Direction New York, année 1940, le Stork club, 3 East 53rd Street, un dimanche. Oona a 15 ans. Pour reprendre le titre d’un conte de la folie ordinaire de Charles Bukowski, elle est « la plus jolie fille de la ville ». Elle est surtout la fille délaissée du dramaturge et prix Nobel de littérature Eugène O’Neill. « It-girl » d’avant-guerre, elle aime passer son temps dans des lieux chics à fumer et boire des vodka-martini en badinant avec ses amies Gloria Vanderbilt, Carol Marcus et un jeune homme au visage rosé et à la voix haut perchée : Truman Capote. Ca parle de Fitzgerald et de cygnes, de mode et de jazz. Un grand dadais, âgé de 21 ans, se joint à la tablée. On l’appelle « Jerry ». Il écrit des nouvelles, sera bientôt publié sous le nom de J.D. Salinger. Sa timidité bat la chamade pour Oona, qui vole un cendrier et le glisse dans la poche du soupirant. Ils se reverront en bord de mer, s’embrasseront, se disputeront gentiment, se saouleront, s’embrasseront encore. Oona vomira ; Jerry va découvrir un vieux Continent à dénazifier, vomira à son tour. Plus rien ne sera comme avant. Apprentie comédienne, Oona rencontre Charlie Chaplin en 1942, l’épouse. C’est mieux que de jouer dans un mauvais film. La différence d’âge, 36 ans d’écart, leur va bien : « Oona est tombée amoureuse de Chaplin parce que son ambition était derrière lui ; Chaplin est tombé amoureux d’Oona parce que sa vie était devant elle. » Salinger, lui, prend la nouvelle comme une balle plein cœur, avant que d’autres balles, sur les plages Normandes et dans la forêt de Hürtgen, n’achève de le dégoûter d’un immonde où, plus jamais, il ne veut avoir de place. Une tentative de suicide, un roman culte, quelques nouvelles et puis bye-bye. Salinger, reclus à Cornish, sera aux abonnés absents jusqu’à a mort, en 2010.
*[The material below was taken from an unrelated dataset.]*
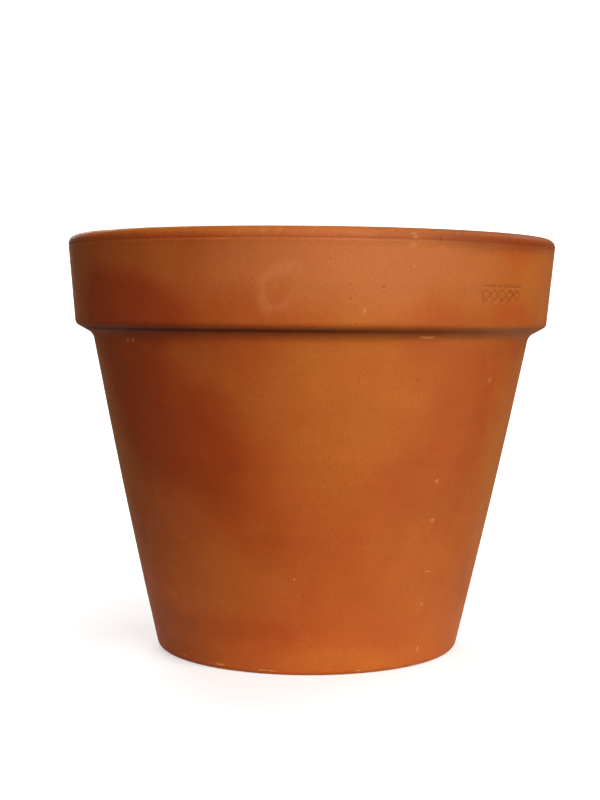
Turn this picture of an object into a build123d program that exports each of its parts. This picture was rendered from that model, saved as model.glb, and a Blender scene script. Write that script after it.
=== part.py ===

Après Un roman français – prix Renaudot 2009 -, Frédéric Beigbeder a réussi, surgissant à sa guise de l’ombre d’Oona, Jerry, Truman et les autres, une œuvre intime sur le cœur dérangé des hommes et les passions des adorables « pauvres petites filles riches ».  Tout, dans Oona & Salinger, est posé sur la page avec une délicatesse à la fois profonde et légère : les mots qu’on souligne, les silhouettes, la correspondance imaginée entre Oona et Jerry, les digressions, la guerre au plus près de l’odeur de gerbe, de merde et de chair morte, les extraits de nouvelles inédites de Salinger, la bande-son jazzy, l’apparition finale d’une « infante brunette » des années 2010. Oona, aujourd’hui, se prénomme Lara et Frédéric Beigbeder vient de déposer à ses pieds, « cambrés et menus », la plus belle des offrandes : un roman américain – avec détours par la Suisse, Paris libéré et les forêts allemandes jonchés de cadavres – où l’amour, « c’est avoir et ne pas avoir ».